I remember my mother calling me in Muncie when Patty passed away and how my stomach sank. She was always a pleasant presence in our lives and I think we'll always remember her smiling face.

Do you know where Patty is buried?

Bo

The Joker said...

You guys are correct, she always has a smile on her face and was rarely negative about anything - always positive and yes, she was a very smart girl and would have gone on to do great things in her life, I believe.

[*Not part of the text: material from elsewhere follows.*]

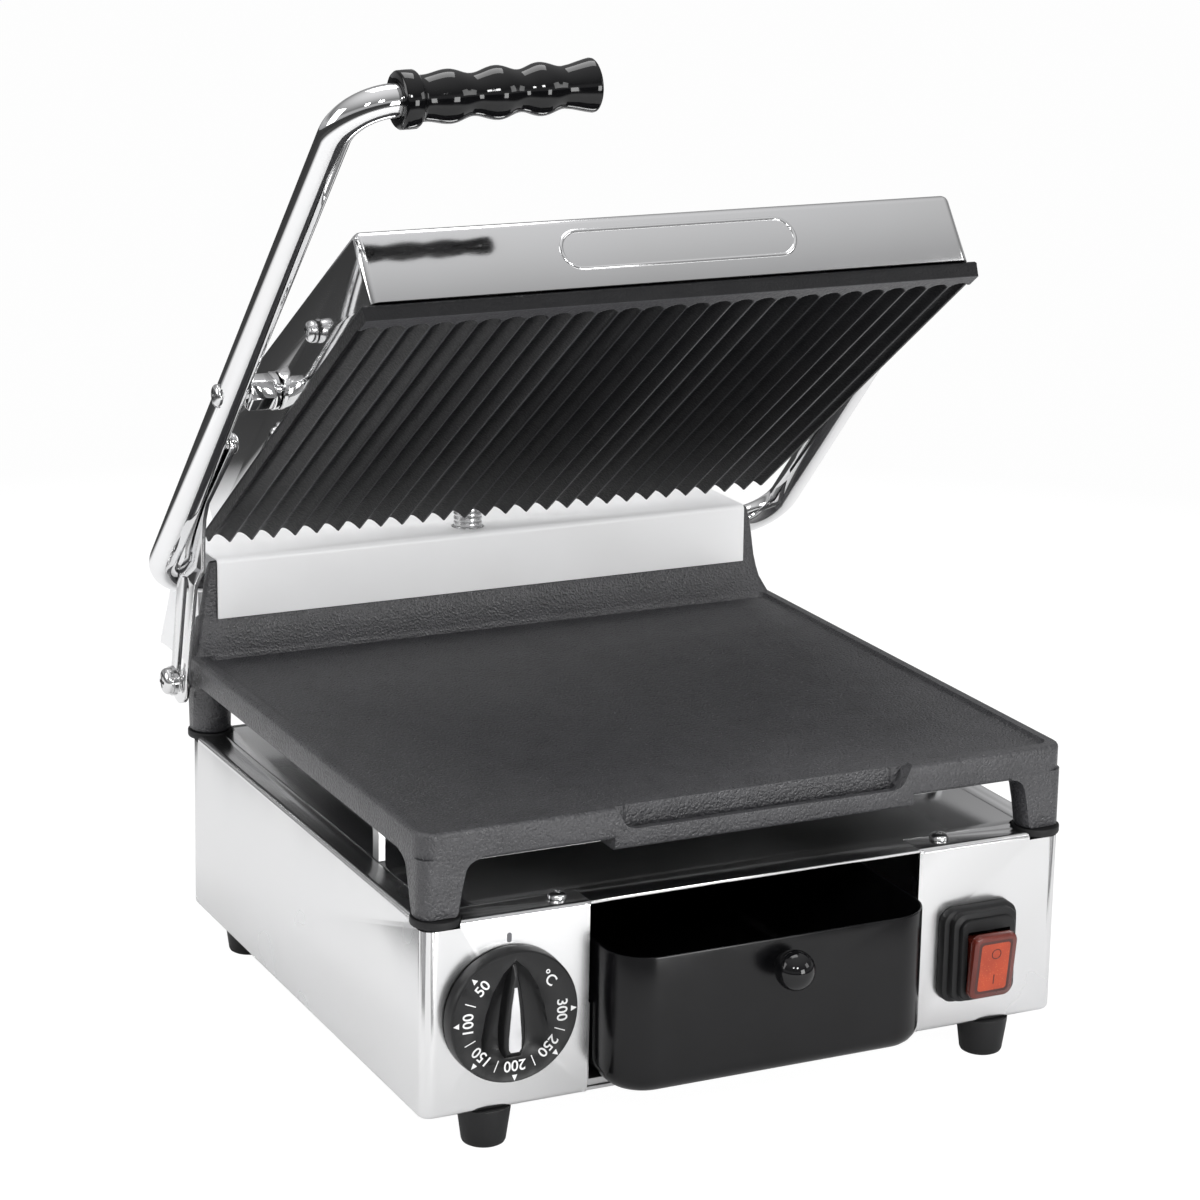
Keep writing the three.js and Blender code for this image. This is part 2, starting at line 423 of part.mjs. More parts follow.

Her parents were not really mean, but they were from the "old school" and very strict and were much older than my parents. Maybe having an only child at such a late age had something to do with it, I don't know. I think her mother pretty much ran the show in that household. Strange to say, I liked her mother even though I didn't understand why she was so restrictive with Patty's life. Her mom took us to Martinsville a couple of times each summer to go swimming, and if I remember correctly it was Patty's parents that took me to the first regatta I'd ever been to in Madison, IN. on the Ohio river.
Thank you all for you kind comments.

The Joker said...

Bo,
I forgot to mention: Patty's homelife was not unhappy in her eyes - only in mine. I sometimes saw her parents as mean and unrelenting, but Patty accepted it as "normal". Things went on in my life that outsiders must have thought bizarre, but for me it was "normal".

I don't remember where Patty was buried, but I'll try to find out.

Purple Tabby said...

FYI
Asoka has added 3 names from the Class of '67 to our memorial list.